A best-place MSP balances service excellence with sustainable workload, clear career growth, and leadership behaviors that reduce chaos (process, tooling, and accountability).
How do MSPs reduce help desk burnout?
The most effective levers are: standardized endpoints, clean documentation, real escalation support, capacity planning, and leadership that treats overtime as a signal, not a badge.
What benefits matter most in MSP roles?
Beyond healthcare and compensation, technicians consistently value: predictable schedules, certification support, clear promotion criteria, autonomy, and strong internal knowledge bases.
How do I tell if an MSP is a “good place to work” before I accept a job?
Look for signals of operational maturity, not just perks. In interviews, ask questions that reveal whether the MSP runs on process (healthy) or heroics (burnout-prone):
“What does a normal week look like for this role?” (Listen for predictable capacity vs constant emergency mode.)
“How do you handle escalation and after-hours?” (Clear rotation, documented runbooks, compensation, and realistic expectations.)

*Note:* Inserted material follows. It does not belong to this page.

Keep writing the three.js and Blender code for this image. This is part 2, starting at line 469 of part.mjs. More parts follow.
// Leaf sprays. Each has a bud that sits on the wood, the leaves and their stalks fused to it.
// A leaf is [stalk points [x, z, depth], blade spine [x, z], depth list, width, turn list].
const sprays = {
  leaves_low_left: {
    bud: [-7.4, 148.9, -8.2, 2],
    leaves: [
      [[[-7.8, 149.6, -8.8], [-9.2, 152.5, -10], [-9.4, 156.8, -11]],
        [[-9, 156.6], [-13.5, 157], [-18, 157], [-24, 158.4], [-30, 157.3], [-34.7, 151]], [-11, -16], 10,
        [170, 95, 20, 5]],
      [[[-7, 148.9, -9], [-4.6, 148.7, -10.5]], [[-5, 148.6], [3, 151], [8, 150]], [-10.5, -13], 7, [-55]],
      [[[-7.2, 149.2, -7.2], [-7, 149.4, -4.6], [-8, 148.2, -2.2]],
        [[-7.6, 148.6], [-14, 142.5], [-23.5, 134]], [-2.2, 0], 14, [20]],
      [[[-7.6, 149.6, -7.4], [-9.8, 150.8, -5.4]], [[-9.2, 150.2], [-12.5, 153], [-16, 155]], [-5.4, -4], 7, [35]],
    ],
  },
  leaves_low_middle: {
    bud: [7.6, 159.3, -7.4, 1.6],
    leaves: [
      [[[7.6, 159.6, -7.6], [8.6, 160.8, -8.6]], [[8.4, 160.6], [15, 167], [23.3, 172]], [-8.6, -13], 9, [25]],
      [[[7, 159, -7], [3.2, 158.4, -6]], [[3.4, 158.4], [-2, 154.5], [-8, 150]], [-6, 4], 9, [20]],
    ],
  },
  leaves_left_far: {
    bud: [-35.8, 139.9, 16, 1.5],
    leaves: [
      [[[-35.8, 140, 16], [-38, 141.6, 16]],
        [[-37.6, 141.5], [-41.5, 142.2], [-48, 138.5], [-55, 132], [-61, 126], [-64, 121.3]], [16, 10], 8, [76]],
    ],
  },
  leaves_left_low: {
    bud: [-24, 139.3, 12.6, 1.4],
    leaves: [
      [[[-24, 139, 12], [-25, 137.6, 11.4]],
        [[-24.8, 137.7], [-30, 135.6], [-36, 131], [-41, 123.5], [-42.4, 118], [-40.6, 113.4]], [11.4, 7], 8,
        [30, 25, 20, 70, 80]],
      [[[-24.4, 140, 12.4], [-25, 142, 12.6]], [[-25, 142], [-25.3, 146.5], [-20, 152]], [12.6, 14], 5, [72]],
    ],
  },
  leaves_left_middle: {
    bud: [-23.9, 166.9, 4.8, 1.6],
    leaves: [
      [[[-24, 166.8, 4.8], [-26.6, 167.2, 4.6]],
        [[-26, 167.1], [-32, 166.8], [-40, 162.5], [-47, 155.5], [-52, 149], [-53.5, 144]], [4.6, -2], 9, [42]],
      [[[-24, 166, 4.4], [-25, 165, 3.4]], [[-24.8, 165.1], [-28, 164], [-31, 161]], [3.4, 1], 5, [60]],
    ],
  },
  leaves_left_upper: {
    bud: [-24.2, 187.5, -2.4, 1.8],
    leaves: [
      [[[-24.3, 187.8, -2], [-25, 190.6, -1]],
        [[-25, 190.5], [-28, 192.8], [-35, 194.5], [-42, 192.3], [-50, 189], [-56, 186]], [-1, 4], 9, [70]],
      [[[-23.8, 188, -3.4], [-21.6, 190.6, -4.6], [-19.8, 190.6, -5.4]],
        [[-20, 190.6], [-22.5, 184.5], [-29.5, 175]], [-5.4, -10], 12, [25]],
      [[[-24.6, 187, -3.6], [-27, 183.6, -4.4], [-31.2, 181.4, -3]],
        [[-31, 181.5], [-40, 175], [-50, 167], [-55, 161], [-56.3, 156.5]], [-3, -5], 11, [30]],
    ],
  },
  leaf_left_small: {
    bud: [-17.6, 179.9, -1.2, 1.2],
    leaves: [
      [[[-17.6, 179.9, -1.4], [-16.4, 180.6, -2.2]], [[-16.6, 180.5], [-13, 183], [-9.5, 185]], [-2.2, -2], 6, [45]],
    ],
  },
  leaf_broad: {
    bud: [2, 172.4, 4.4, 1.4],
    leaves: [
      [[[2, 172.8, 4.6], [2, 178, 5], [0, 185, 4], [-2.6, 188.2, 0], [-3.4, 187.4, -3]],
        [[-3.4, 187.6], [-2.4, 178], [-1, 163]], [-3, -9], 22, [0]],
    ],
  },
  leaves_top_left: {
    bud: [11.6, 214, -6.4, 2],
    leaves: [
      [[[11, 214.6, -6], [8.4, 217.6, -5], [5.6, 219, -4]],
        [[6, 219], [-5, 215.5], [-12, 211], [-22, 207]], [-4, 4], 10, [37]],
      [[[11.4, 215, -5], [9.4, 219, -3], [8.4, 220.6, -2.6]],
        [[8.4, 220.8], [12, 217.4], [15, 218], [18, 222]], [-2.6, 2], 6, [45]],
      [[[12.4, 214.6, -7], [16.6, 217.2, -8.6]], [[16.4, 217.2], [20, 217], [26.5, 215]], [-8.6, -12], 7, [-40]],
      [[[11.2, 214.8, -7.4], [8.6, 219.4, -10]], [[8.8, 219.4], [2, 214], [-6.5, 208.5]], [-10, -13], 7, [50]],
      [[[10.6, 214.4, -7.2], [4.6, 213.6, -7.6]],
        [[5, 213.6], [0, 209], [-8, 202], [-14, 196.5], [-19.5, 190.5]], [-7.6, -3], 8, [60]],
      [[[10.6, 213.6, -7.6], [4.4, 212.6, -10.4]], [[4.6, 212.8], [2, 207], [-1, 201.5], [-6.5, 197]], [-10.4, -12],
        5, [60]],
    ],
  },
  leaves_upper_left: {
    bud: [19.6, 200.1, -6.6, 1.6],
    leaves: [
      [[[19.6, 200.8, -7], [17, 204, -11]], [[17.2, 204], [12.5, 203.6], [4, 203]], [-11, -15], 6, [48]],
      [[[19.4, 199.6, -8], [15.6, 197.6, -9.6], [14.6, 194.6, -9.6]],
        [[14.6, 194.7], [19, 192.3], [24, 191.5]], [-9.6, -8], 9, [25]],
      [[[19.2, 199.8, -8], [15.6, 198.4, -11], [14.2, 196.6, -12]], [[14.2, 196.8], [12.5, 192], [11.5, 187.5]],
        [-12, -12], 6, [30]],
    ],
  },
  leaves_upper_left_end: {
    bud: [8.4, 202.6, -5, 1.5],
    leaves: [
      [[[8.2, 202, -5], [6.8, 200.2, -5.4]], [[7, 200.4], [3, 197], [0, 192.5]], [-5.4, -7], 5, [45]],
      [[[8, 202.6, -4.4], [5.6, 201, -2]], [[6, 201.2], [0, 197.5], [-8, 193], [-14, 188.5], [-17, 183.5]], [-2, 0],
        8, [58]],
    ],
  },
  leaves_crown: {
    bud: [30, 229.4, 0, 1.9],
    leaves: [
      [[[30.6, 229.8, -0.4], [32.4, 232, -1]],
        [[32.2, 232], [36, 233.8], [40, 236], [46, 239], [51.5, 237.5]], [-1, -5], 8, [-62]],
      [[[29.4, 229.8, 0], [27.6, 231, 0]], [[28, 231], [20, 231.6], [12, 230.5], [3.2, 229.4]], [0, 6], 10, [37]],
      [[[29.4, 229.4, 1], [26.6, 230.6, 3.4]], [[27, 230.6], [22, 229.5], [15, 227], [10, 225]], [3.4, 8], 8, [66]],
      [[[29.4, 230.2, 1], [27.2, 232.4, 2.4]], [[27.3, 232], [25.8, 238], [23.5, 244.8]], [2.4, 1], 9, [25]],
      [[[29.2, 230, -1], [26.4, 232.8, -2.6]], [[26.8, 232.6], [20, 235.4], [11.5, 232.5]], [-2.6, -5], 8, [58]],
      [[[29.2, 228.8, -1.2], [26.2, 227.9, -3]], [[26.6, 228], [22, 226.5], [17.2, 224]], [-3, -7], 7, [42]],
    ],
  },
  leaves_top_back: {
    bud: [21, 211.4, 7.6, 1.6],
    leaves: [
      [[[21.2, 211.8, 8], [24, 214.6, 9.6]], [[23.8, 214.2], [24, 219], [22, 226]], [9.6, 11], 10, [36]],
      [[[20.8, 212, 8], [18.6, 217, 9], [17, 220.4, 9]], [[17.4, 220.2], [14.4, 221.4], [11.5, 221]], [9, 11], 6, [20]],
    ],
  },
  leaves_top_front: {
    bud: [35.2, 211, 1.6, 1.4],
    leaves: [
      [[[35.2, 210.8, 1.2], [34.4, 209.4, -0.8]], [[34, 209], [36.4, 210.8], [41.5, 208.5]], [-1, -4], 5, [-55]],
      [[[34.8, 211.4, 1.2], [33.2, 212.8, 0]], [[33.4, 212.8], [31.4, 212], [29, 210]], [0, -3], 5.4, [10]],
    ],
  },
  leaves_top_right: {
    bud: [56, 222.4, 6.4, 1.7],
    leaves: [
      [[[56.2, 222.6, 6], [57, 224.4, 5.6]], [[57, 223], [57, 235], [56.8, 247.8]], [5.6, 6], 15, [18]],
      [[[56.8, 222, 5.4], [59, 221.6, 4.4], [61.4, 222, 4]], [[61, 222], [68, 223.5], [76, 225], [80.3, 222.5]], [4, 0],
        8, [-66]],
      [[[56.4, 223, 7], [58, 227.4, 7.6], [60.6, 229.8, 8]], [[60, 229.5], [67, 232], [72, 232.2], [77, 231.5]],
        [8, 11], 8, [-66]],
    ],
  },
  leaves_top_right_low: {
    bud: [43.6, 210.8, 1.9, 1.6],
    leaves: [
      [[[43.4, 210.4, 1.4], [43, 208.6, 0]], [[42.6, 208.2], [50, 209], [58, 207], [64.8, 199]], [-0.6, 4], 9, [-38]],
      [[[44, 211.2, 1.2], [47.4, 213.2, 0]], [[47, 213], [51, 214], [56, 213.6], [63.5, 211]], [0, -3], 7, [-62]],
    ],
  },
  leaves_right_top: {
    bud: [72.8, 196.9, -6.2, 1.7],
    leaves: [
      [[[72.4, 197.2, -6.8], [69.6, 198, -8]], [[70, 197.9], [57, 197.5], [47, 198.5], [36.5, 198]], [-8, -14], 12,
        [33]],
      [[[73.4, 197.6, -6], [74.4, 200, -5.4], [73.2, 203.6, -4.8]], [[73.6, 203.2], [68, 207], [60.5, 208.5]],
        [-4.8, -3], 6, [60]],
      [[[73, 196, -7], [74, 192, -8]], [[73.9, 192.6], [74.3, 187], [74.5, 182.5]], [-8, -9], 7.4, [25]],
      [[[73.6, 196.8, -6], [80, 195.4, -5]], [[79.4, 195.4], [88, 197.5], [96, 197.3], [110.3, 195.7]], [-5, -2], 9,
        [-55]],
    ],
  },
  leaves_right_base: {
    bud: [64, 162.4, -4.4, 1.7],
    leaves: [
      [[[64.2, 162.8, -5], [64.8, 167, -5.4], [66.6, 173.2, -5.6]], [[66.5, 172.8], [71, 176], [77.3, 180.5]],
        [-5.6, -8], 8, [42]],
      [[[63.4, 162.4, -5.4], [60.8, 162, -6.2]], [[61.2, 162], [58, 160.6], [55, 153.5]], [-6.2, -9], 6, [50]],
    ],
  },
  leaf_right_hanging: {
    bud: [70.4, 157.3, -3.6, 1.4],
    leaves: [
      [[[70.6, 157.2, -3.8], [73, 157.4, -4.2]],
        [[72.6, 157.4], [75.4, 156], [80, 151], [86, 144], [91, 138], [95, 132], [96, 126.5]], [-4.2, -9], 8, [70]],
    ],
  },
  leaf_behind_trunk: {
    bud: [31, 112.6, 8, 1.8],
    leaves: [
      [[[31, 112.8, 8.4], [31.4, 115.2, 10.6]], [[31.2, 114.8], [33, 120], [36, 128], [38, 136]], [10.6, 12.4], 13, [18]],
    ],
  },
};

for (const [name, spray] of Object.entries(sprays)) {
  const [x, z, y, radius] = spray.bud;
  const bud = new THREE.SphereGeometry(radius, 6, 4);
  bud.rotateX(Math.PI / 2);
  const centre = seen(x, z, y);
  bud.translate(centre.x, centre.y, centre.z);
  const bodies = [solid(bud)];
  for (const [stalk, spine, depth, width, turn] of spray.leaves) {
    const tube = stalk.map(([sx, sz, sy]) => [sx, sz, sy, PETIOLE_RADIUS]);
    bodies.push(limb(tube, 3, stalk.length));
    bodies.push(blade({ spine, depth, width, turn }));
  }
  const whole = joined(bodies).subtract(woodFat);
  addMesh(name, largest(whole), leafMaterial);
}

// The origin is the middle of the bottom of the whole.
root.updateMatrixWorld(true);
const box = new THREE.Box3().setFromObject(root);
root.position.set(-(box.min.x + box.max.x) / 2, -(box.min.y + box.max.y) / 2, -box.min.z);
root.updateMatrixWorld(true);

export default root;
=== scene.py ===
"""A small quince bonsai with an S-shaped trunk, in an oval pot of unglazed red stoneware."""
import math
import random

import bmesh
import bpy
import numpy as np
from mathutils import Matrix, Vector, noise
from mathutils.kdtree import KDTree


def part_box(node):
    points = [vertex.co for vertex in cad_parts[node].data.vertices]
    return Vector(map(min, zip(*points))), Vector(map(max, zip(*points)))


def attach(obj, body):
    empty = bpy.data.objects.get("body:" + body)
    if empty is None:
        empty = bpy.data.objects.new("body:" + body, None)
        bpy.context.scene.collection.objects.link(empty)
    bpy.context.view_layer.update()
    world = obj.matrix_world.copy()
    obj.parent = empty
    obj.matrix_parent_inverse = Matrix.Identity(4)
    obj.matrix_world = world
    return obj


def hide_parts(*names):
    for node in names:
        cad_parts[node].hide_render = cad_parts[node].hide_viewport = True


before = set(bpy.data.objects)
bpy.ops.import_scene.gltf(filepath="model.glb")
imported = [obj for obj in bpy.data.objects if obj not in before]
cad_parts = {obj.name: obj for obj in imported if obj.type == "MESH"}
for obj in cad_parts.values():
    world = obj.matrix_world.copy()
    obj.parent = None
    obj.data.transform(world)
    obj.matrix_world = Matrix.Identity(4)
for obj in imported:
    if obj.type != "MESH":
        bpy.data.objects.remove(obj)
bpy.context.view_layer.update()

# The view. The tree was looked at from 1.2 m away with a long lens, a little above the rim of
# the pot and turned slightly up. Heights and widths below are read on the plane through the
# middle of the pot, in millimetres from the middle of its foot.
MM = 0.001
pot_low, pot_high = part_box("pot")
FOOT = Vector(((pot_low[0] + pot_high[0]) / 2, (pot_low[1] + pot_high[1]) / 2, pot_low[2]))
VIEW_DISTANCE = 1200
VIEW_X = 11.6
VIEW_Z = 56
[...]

“What’s your documentation standard and tool stack?” (Good MSPs standardize to reduce chaos.)
“What’s the career path from this seat in 6–18 months?” (A real growth plan is a retention strategy in practice.)
A healthy MSP can explain these clearly, without defensiveness or vagueness.
Why is burnout so common in MSPs, and what actually fixes it?
Burnout is common in MSPs because technicians often face high complexity + demanding customers + inefficient systems + security pressure, all at once. The fixes are operational (not motivational):
Reduce noise: standardize endpoints, tools, and client environments to cut “randomness.”
Define boundaries: enforce SLAs, ticket triage rules, and escalation paths so “everything” isn’t urgent.
Capacity planning: set realistic per-tech ticket loads and protect focus time for proactive work.
Improve retention levers: flexible work options, clear progression, recognition, and leadership transparency reduce churn.